REQUIRED WORK: Restate, word for word, all of the material shown below.

RECORDS SHOWN:
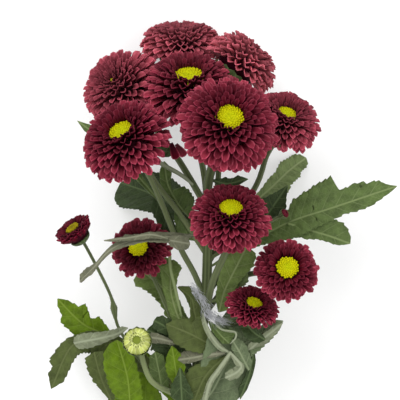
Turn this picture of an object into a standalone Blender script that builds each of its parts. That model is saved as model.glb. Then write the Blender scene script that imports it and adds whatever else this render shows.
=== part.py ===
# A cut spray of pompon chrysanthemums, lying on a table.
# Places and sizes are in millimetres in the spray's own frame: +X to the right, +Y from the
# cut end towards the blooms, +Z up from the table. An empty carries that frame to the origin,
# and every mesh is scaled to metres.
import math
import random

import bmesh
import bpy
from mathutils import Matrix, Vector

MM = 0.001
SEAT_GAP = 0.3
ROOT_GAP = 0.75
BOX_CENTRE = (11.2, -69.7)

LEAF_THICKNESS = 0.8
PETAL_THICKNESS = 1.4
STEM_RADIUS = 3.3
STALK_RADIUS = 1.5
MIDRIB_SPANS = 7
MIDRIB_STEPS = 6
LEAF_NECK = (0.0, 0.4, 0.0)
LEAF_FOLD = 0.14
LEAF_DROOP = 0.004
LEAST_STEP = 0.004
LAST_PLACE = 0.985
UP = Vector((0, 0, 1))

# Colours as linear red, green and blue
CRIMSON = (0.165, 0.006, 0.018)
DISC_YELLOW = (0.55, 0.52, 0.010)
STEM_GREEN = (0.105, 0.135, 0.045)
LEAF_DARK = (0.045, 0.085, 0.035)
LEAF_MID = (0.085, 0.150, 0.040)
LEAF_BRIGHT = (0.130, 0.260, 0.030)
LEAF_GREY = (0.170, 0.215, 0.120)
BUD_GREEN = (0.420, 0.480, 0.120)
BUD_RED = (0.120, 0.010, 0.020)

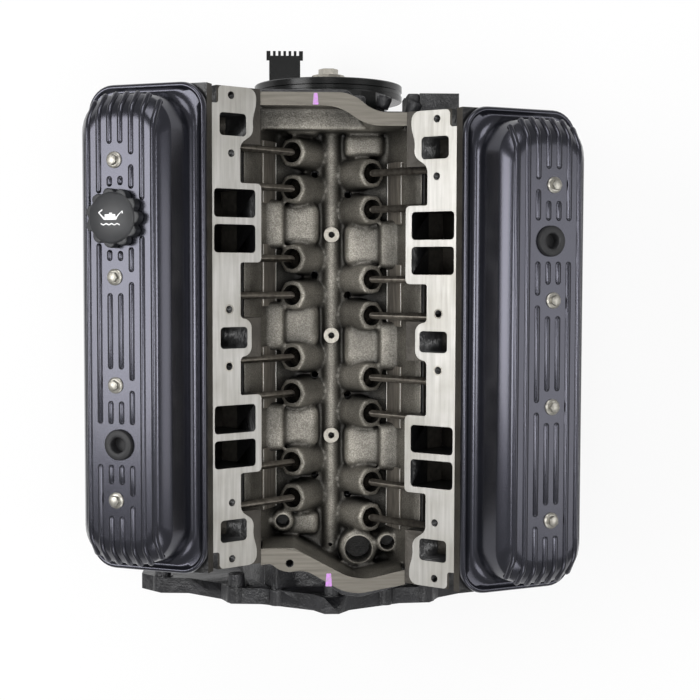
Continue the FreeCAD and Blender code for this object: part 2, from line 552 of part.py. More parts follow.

SOLUTION TO THIS PROBLEM:
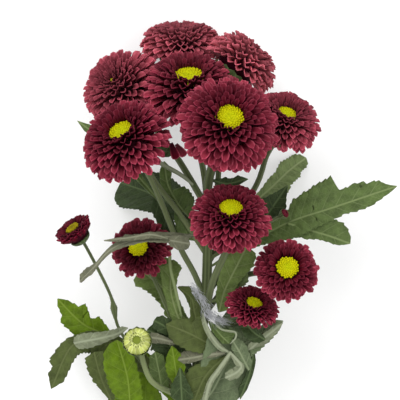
Turn this picture of an object into a standalone Blender script that builds each of its parts. That model is saved as model.glb. Then write the Blender scene script that imports it and adds whatever else this render shows.
=== part.py ===
# A cut spray of pompon chrysanthemums, lying on a table.
# Places and sizes are in millimetres in the spray's own frame: +X to the right, +Y from the
# cut end towards the blooms, +Z up from the table. An empty carries that frame to the origin,
# and every mesh is scaled to metres.
import math
import random

import bmesh
import bpy
from mathutils import Matrix, Vector

MM = 0.001
SEAT_GAP = 0.3
ROOT_GAP = 0.75
BOX_CENTRE = (11.2, -69.7)

LEAF_THICKNESS = 0.8
PETAL_THICKNESS = 1.4
STEM_RADIUS = 3.3
STALK_RADIUS = 1.5
MIDRIB_SPANS = 7
MIDRIB_STEPS = 6
LEAF_NECK = (0.0, 0.4, 0.0)
LEAF_FOLD = 0.14
LEAF_DROOP = 0.004
LEAST_STEP = 0.004
LAST_PLACE = 0.985
UP = Vector((0, 0, 1))

# Colours as linear red, green and blue
CRIMSON = (0.165, 0.006, 0.018)
DISC_YELLOW = (0.55, 0.52, 0.010)
STEM_GREEN = (0.105, 0.135, 0.045)
LEAF_DARK = (0.045, 0.085, 0.035)
LEAF_MID = (0.085, 0.150, 0.040)
LEAF_BRIGHT = (0.130, 0.260, 0.030)
LEAF_GREY = (0.170, 0.215, 0.120)
BUD_GREEN = (0.420, 0.480, 0.120)
BUD_RED = (0.120, 0.010, 0.020)

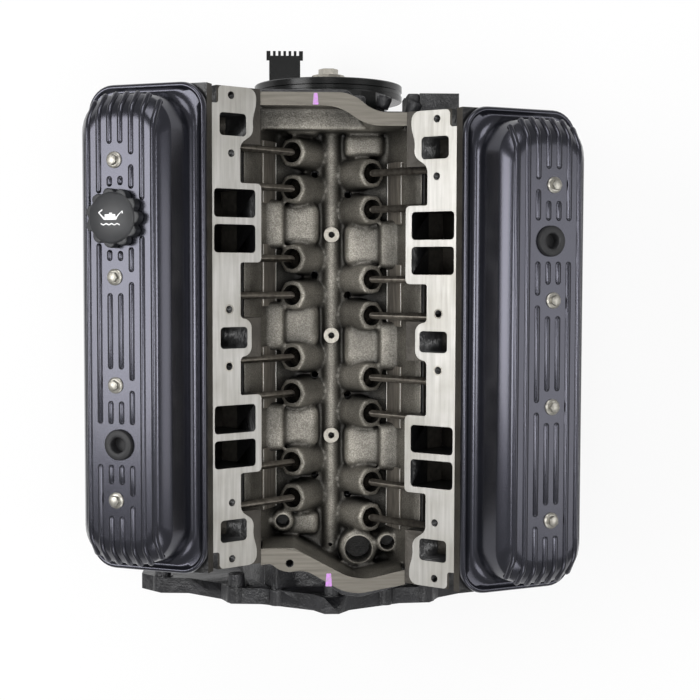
Continue the FreeCAD and Blender code for this object: part 2, from line 552 of part.py. More parts follow.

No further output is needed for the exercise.